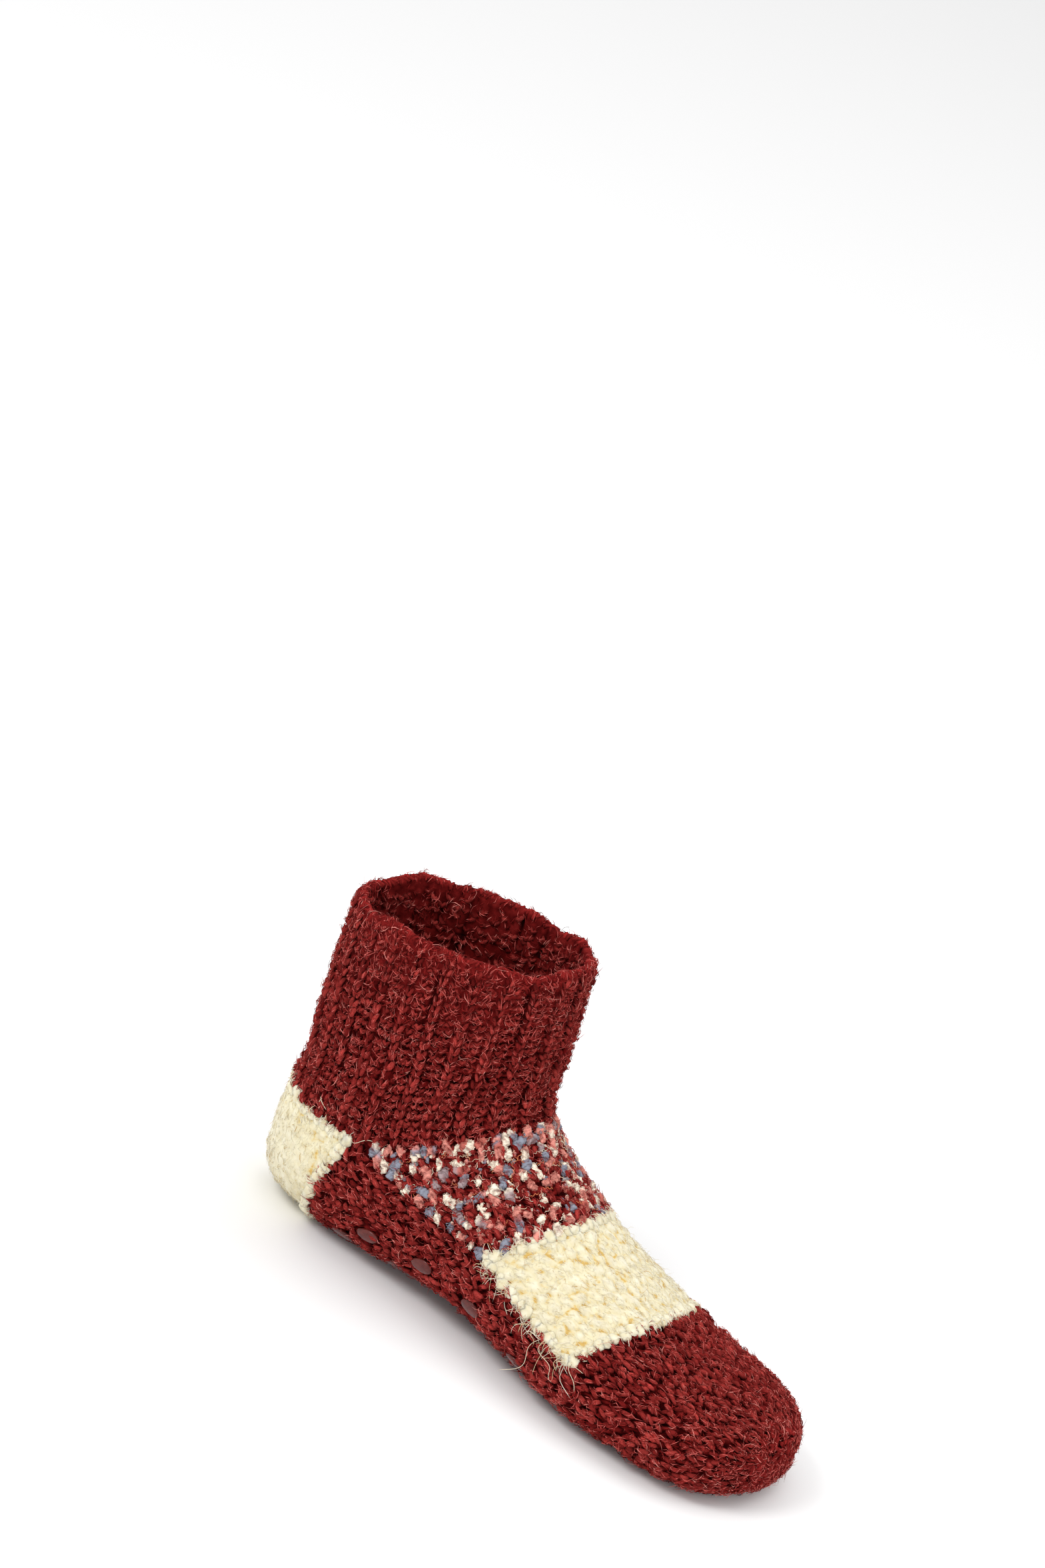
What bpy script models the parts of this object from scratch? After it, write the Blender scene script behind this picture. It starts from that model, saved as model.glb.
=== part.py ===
"""Slipper sock: a chunky ribbed knit sock with a cream heel, two yarn bands and a gripping sole.

The sock stands empty on its sole, toe along +X and leg up +Z, and is alike on both sides of
the XZ plane. Its skin is a fan of rings, from the rim of the leg round the heel to the toe.
Each ring joins a ridge point (instep or shin) to a base point (sole or calf). A place on the
skin is given by a row (how far along the fan) and a girth share (0 at the ridge, 1 at the base).
The knitted pieces are patches of that skin with a wall inwards.
"""
from collections import namedtuple
from math import cos, pi, radians, sin, tan

import bmesh
import bpy
import numpy as np
from mathutils import Matrix, Vector

for old in list(bpy.data.objects):
    bpy.data.objects.remove(old, do_unlink=True)

# Driving dimensions in metres
FOOT_LENGTH = 0.250          # back of the heel to the toe tip
BALL_WIDTH = 0.096           # widest part of the forefoot
HEEL_WIDTH = 0.071           # across the heel
INSTEP_HEIGHT = 0.067        # knit sole to the top of the instep, halfway along the foot
ARCH_LIFT = 0.0034           # how far the waist of the sole rises
TOE_MID_HEIGHT = 0.0150      # height of the toe tip above the knit sole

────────

Written request:
Show all lines above holding "that".

Solution below:
What bpy script models the parts of this object from scratch? After it, write the Blender scene script behind this picture. It starts from that model, saved as model.glb.
The knitted pieces are patches of that skin with a wall inwards.